Clarifying Key Notions
There is a statement (let us call it ConPA) in the language of PA (i.e. ConPA is a string of symbols that can actually be written out--although it takes pages), that is true in the standard model of PA iff PA is consistent (and so its negation is true iff PA is inconsistent). Crucially, by the previous sentence, I do not mean PA can prove ConPA iff PA is consistent, and I do not mean ConPA is true iff PA can prove ConPA. I mean ConPA is true iff PA is consistent. (When people talk about whether PA can prove its own consistency, all they are talking about is whether PA proves ConPA.)  G2 is this: "if PA is consistent, PA does not prove ConPA i.e. PA$\nvdash$ConPA." Note that G2 is not a theorem of PA. As I've presented it here, G2 is just a general fact about the world, and is not a sentence (let alone a theorem) of any formal theory (although, as I recall, it can be sort of paraphrased and proven in some formal theories in much the same way that, in PA, ConPA paraphrases "PA is consistent" although PA doesn't prove ConPA). It is a direct consequence of the soundness of PA (the fact the axioms of PA are true and the rules of first-order logic are truth preserving) that if PA is consistent then PA$\nvdash \neg$ConPA--this is not a consequence of G2 as far as I can see.
Actually Answering the Question
If I understand the question correctly, it expresses concern that it follows from G2 that PA (or any formal theory) is consistent since if it wasn't there would be a contradiction in it and that would mean PA would prove its own inconsistency, which is just what G2 says it cannot do--a putative contradiction itself. 
Various issues with that: G2 doesn't say that PA can't prove its own inconsistency; it says that if PA is consistent, it can't prove its own consistency--an inconsistent theory proves everything in its language. While it does follow from the soundness of PA (which is a fact) that if PA is consistent then PA doesn't prove its own inconsistency (and maybe this is sometimes considered part of G2), this does not show that PA does not prove its own inconsistency because we don't know for sure that PA is consistent. Now you might be concerned that under the assumption that PA is consistent, the fact (the conclusion of G2) that it cannot prove its consistency (that is, prove ConPA) would mean that PA isn't consistent and this would contradict G2. But this implication (if it doesn't prove a sentence S, then S is false) would only hold if PA were complete and it is not complete as the first incompleteness theorem shows. 
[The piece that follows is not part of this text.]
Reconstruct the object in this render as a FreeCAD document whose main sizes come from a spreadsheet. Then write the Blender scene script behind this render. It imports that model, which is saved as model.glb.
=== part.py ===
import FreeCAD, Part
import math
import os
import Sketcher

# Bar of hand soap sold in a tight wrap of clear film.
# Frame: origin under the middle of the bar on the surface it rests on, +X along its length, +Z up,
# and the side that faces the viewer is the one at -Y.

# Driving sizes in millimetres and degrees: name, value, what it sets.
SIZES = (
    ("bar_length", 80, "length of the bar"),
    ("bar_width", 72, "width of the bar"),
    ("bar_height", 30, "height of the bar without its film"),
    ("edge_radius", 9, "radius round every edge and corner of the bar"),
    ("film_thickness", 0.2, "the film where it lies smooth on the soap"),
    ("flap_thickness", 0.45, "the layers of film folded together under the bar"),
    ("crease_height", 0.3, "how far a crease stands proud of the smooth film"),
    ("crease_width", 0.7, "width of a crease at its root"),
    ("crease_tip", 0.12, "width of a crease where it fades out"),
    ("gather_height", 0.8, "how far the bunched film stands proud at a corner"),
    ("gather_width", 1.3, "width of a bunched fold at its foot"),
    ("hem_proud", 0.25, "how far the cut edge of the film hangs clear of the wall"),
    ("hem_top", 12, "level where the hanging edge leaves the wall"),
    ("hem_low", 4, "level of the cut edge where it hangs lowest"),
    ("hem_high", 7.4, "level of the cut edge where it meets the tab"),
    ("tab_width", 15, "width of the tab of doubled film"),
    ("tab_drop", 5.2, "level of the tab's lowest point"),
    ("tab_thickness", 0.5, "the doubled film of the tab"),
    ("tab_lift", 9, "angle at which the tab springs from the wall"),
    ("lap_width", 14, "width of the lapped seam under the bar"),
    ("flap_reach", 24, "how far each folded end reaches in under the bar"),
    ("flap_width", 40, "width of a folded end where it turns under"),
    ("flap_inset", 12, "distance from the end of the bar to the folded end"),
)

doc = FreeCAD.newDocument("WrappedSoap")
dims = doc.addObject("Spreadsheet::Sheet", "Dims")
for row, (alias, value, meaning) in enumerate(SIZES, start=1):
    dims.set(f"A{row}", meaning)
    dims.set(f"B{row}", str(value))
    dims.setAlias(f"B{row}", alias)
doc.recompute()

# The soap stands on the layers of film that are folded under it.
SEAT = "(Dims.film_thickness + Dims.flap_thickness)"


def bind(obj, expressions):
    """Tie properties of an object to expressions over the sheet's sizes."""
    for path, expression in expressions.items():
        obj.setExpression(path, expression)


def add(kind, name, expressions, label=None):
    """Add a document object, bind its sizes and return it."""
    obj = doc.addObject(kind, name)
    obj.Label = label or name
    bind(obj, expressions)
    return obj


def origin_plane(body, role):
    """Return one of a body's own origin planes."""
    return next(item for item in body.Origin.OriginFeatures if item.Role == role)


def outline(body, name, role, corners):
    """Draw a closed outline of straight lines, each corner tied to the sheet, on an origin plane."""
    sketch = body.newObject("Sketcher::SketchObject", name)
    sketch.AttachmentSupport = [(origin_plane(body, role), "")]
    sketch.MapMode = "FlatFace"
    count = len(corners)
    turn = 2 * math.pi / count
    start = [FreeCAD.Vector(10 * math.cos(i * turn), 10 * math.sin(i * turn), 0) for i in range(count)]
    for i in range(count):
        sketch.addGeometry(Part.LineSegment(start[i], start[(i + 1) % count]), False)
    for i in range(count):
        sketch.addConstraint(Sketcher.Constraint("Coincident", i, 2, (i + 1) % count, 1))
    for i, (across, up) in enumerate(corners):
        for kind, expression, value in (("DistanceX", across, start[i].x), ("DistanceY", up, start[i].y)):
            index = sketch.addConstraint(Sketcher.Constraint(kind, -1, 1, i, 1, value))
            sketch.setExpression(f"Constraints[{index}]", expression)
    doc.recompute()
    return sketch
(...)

A: I know this is late, but your comment about "inside" and "outside" is the crux. Basically "proof" is always relative to the proof system.
Define a formal system as useful iff it has a proof verifier program. Godel effectively showed that there is a program that, given the proof verifier for any useful formal system $S$, will always output a sentence $Con(S)$ over PA, such that ( $\mathbb{N} \vDash Con(S)$ ) iff S is consistent. Note that this can only be stated and proven in a meta-system that is strong enough to effectively reason about programs and halting behaviour, which includes 'knowing' $\mathbb{N}$ as some 'structure' that satisfies PA. Godel-Rosser's theorem is that if $S$ is a consistent useful formal system that interprets arithmetic, then $S$ does not prove the interpretation of $Con(S)$. See this post about the specific case where $S$ is an extension of PA, and be careful not the make the same mistake as Robert Israel.
For more details and a bit on provability logic, see this post. The incompleteness theorem is actually far more general than most textbooks set out, because it applies to any useful formal system as I've defined above, including non-classical logics, yet-to-be-discovered logics, ... For the general case we must define what "interprets arithmetic" means, which I do in this post before proving the general incompleteness theorem using a different proof from Rosser's. And for a more precise calibration of what is "strong enough" for the meta-system, see this post.
A: It does not state that the absence of contradictions is not refutable.  However "Gödel's second incompleteness theorem states that in a system which is free of contradictions, this absence of contradictions is not provable" is accurate.
It may be the case that ZFC for example is consistent and also that "ZFC is inconsistent" is a theorem of ZFC.